FACING UP TO DIABETES
Know The Facts.
- Diabetes is the cause of more than 60 percent of non-traumatic lower limb amputations.
- Approximately 20.8 million people in the United States, or seven percent of the population, have diabetes. While an estimated 14.6 million have been diagnosed, unfortunately, 6.2 million people (or one-third) are unaware that they have the disease.
- Diabetes is the leading cause of new cases of blindness in adults 20-74 years of age.
- It is the number one cause of kidney failure.
- It doubles the risk of having a heart attack or stroke.
- It is controllable. With proper meal planning, exercise and possibly medications, diabetes can be managed.

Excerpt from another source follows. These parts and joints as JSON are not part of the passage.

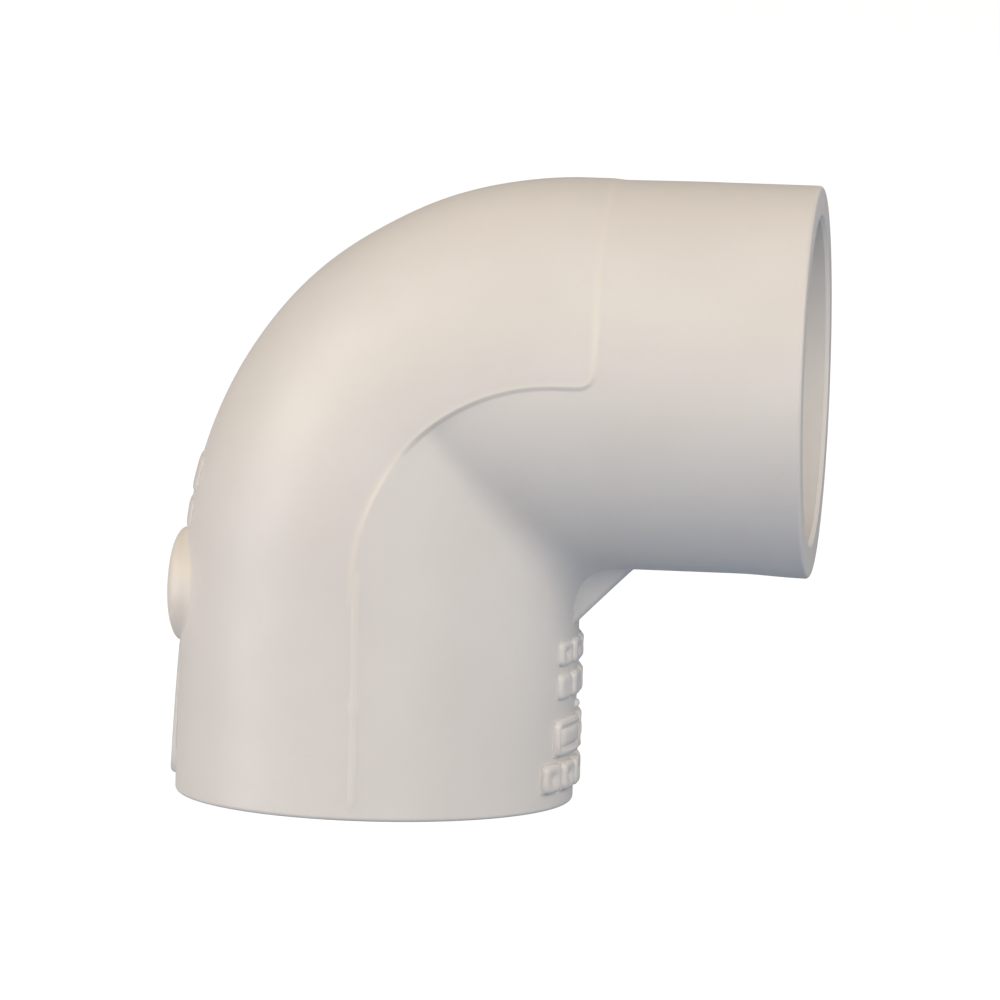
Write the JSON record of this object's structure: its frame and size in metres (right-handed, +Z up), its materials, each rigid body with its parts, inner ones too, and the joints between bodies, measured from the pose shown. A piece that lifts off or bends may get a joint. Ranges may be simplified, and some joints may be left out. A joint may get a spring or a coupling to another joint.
{
  "type": "pipe elbow fitting",
  "caption": "Off-white PVC right-angle elbow for pressure pipe, with a plain solvent-cement socket at each end, a round heel, a webbed throat and blank raised marks.",
  "frame": {"origin": "centre of the bottom socket's mouth, on the plane of its rim", "axes": "+Z up along the bottom socket's axis, +X along the side socket's axis towards its mouth, +Y across the plane of symmetry"},
  "size_m": [0.0671, 0.0422, 0.0654],
  "materials": {
    "pvc": "ivory rigid PVC, satin as moulded"
  },
  "bodies": {
    "root": {"bottom_socket": "pvc", "side_socket": "pvc", "heel_half": "pvc", "throat_half": "pvc", "heel_band": "pvc", "throat_web": "pvc", "gate_pad": "pvc", "gate_stub": "pvc", "throat_marks": "pvc", "heel_marks": "pvc", "heel_plate": "pvc", "parting_ridge": "pvc"}
  },
  "joints": []
}
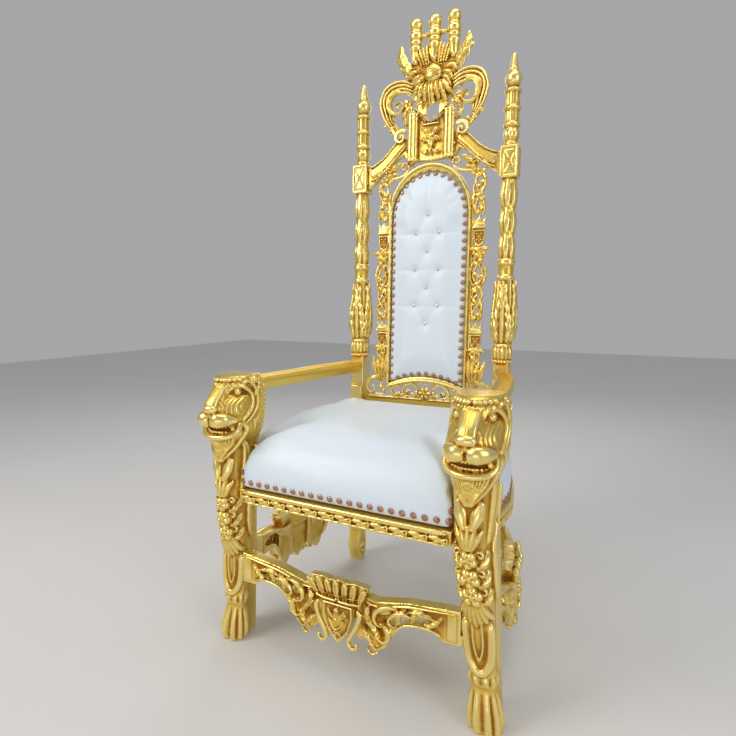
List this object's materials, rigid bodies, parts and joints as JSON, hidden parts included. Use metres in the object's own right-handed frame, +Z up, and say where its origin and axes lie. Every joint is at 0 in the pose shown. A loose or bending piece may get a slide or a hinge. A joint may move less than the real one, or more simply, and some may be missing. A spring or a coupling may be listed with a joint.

- It is life-long. Treatment is geared toward controlling your blood sugar level. But, just because your blood sugar is under control doesn't mean your diabetes has gone away.
- It is self-managed. Your medical provider can advise you, but control of your diabetes depends on YOU.
- It is constantly changing. Diabetes changes over time so it is important to communicate with our provider and keep yourself up-to-date with treatment information.
Even though these facts may seem scary, the good news is that diabetes is controllable, with careful management. Once you are diagnosed, taking control of the situation is essential to staying healthy.
Keeping up with your blood glucose levels is the easiest way to stay in control of your diabetes. People who consistently keep track of their glucose levels can provide their doctors with information that can be used to adjust insulin dosage, diet, and exercise. Glucose meters and insulin pumps provide efficient ways to help you keep your glucose levels under control. It is very convenient to do these at home tests and adjust your insulin and diet according to the results.
While there is no cure for diabetes, people who have the disease can live long and healthy lives. The key is early diagnosis and good control of blood glucose levels. Researchers have found that:
- People with type 1 diabetes who lower their blood sugar levels to within normal ranges can delay or prevent diabetes complications by 35 percent to more than 70 percent.
- Often type 2 diabetes can be controlled through losing weight, improved nutrition, and exercise.